Take the example of “Canada’s poetic judge” Justice Shaun Nakatsuru who delivered a moving judgment in sentencing a young Aboriginal offender who had pleaded guilty to a string property offences. Justice Nakatsuru began the decision by noting the importance of using plain language —- his audience in this case the Aboriginal offender.
Justice Nakatsuru wrote of the bleak repetition of offences, the frustration of periods of the offender’s personal successes followed by repeated failure, the systemic failures of the justice system, and the all-too-common discrimination and marginalization faced by indigenous Canadians.
Justice Nakatsuru wrote: “I find that [the offender] appears before me as a dispirited man. He has really no self-esteem. He does not think of himself as important. As a result, he does not seem to care about what he does. The harm he has caused to others. The harm he has caused to himself. His spirit has fallen ill. Although I cannot say exactly how or describe it in easy to understand words, it strikes me that [the offender] is a metaphor for what negative effects colonization has had on many First Nations people and communities.”
In the end Nakatsuru departed from the usual sentence of jail noting that the offender had come to a point in his life where he was ready to change. The decision ended: “When an offender has come to this point, no matter how long, tortuous, or difficult the path taken to get there, there cannot be sadness or disappointment. There can only be hope.”
The decision was celebrated as a high-water mark in accessible judicial communication.
And then Justice Nakatsuru did it again. This time writing another powerful decision granting bail to another man, this time accused of very serious offences. Justice Nakatsuru ended that decision saying: “I hope this written decision sheds more light into why. I hope this decision also tells others why in some cases, the indigenous accused must be treated differently than other non-indigenous accused. I believe this is the right thing to do.”
This is the message of Sheppard — it’s all about communication. But there are risks in turning legal decisions into works of commentary.
Justice Alex Pazaratz used a divorce judgment as an opportunity to blast the legal aid system and wasted resources. “The next time anyone at Legal Aid Ontario tells you they’re short of money, don’t believe it,” wrote Justice Pazaratz, continuing, “It can’t possibly be true. Not if they’re funding cases like this.”
Justice Pazaratz followed that opening salvo with 34 paragraphs of blistering and sometimes sarcastic criticism.
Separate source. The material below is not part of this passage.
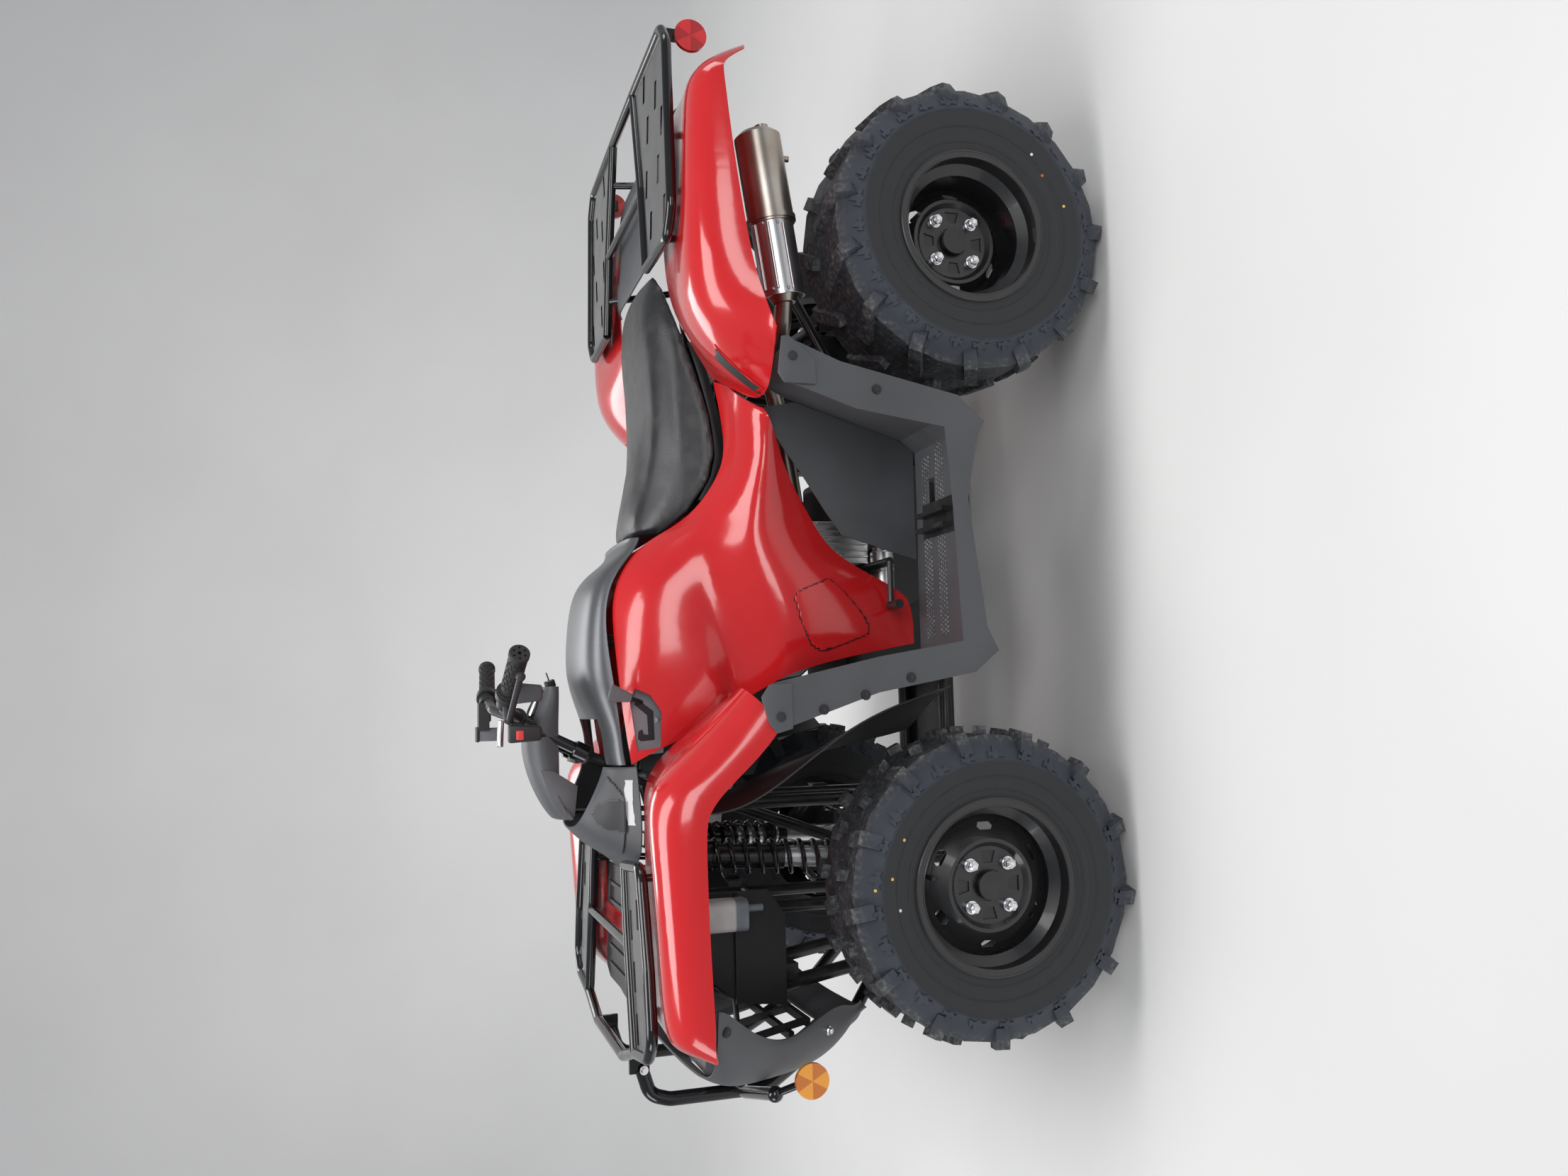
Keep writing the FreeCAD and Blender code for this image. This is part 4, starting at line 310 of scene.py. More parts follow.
def face_pick(piece, test):
    """Selects the faces that pass a test of their middle and normal, in edit mode after."""
    edit("FACE", "DESELECT")
    close()
    for face in piece.data.polygons:
        face.select = test(face.center, face.normal)
    bpy.ops.object.mode_set(mode="EDIT")


def cylinder(vertices, radius, low, high, x=0.0, y=0.0):
    leave_selection()
    bpy.ops.mesh.primitive_cylinder_add(vertices=vertices, radius=radius, depth=high - low,
                                        location=(x, y, (low + high) / 2.0))
    fixed()
    return bpy.context.object


def round_bar(radius, low, high, material, vertices=32, lip=0.0015):
    """A turned bar on +Z with both its edges broken."""
    bar = cylinder(vertices, radius, low, high)
    face_pick(bar, lambda middle, normal: abs(normal.z) > 0.9)
    bpy.ops.mesh.inset(thickness=lip)
    close()
    for vertex in bar.data.vertices:
        if math.hypot(vertex.co.x, vertex.co.y) < radius - lip * 0.5:
            vertex.co.z += lip if vertex.co.z > (low + high) / 2.0 else -lip
    bar.data.materials.append(material)
    return bar


def box_of(middle, size):
    leave_selection()
    bpy.ops.mesh.primitive_cube_add(size=1.0, location=middle)
    bpy.context.object.scale = size
    fixed()
    return bpy.context.object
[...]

I suppose from the bench it all seemed simple. You see the case took a long time to complete. This appears to have annoyed Justice Pazaratz. He wrote, “They have no children. No jobs. No income. No property. Nothing to divide. It should be a simple case.”
But sometimes cases are not as simple as they seem.
The husband and wife had emigrated from Iraq but Justice Pazaratz’s decision devoted more page space to an accounting of court costs and detailing notions of taxpayer protection than to any recognition that language, culture, and unfamiliarity with the legal system may have influenced the unfolding of the case.
Oh — there were also allegations of domestic abuse — but Justice Pazaratz wrote, “It’s not uncommon that separated couples disagree about who did what.” But this aspect of the case apparently merited little other judicial consideration.
The Pazaratz decision may have attracted cynical page clicks but in the end it likely did little to educate the parties or public about our court system. Since Sheppard there has been an evolution in judicial writing. Written decisions are more publicly accessible than ever before. But our courts must remember that there is a fine line between plain language and inappropriate commentary, between style and substance, and between communication and advocacy.
Because at the end of the day the courtroom is not a theatre and not all poetry is beautiful.